If I may, Mr Chairman, I have one other point on the 10%. The right hon. Member for Elmet and Rothwell referred to the Organisation for Security and Co-operation in Europe. The OSCE Office for Democratic Institutions and Human Rights publishes an election observation handbook, which says that,
“all votes should carry the same weight to ensure equal representation. This means that each elected representative represents a similar number of registered electors. For example, in a majority voting system, the size of the electorate should not vary by more than approximately ten percent from constituency to constituency.”
I think that is the right balance to strike.

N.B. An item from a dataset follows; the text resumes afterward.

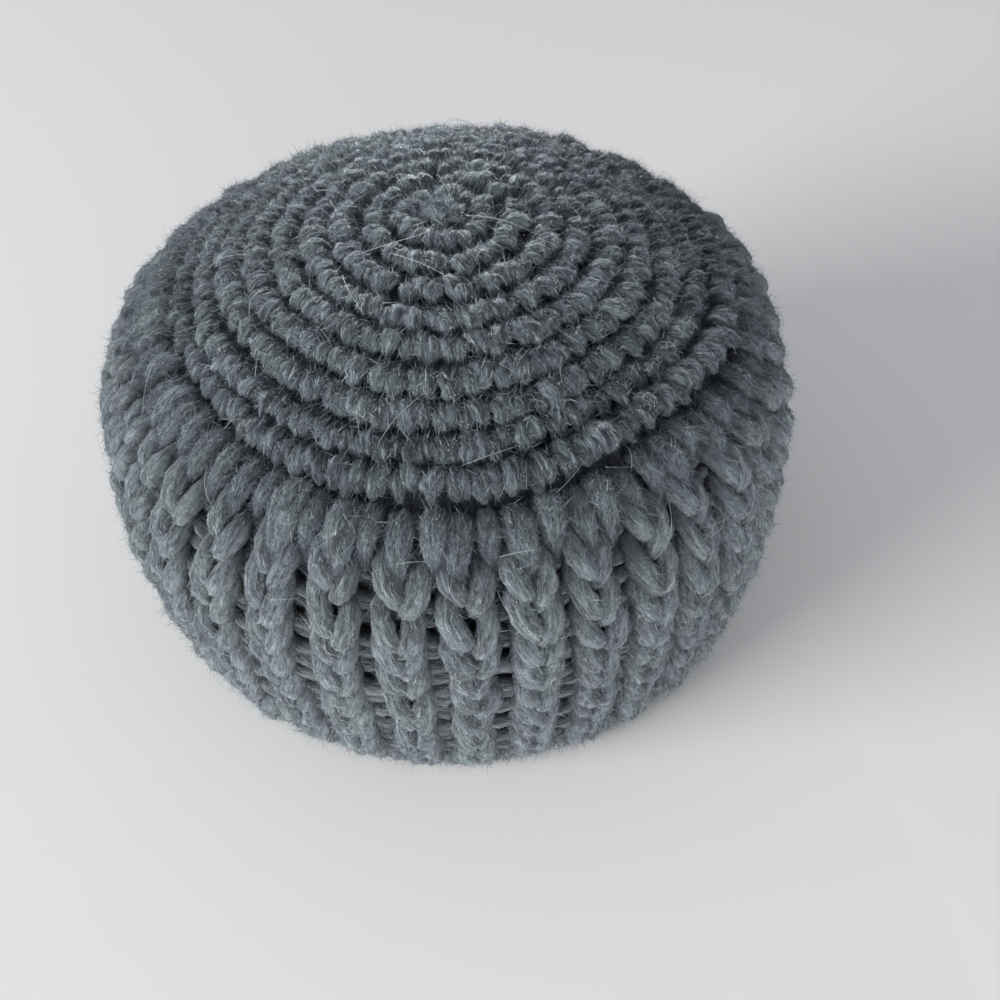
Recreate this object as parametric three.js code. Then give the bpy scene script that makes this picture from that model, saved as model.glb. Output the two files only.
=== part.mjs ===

Yes. I think that is absolutely right. When there was an original five-year term, it was linked to the Fixed-term Parliaments Act 2011. Since then, we have had two general elections not based on the Fixed-term Parliaments Act, and I think it is the Government’s intention to change that Act. So I think eight years is the right balance to strike, so that normally you would have two Parliaments between each review.
Q Super. And if I may, I have a second question, which is about the review process, or rather the consultation process. Again, it is proposed that that process will change slightly. What do you think of that?
I fully support the changes. I think it is right that the initial proposals should be out there for eight weeks, and you should not be having public hearings during that period. It was very difficult to have public hearings during the initial period; I think that caused problems for parties and people. It is much better that, during the secondary consultation stage, which is six weeks, you have those public hearings, and you can discuss not only what the Boundary Commission has brought forward but any other alternatives that are brought forward in the first stage. So I think it is absolutely right.
Order. I am afraid that brings us to the end of the time allotted for the Committee to ask questions of you, Roger. Thank you very much for your time and your expertise today; they have been much appreciated.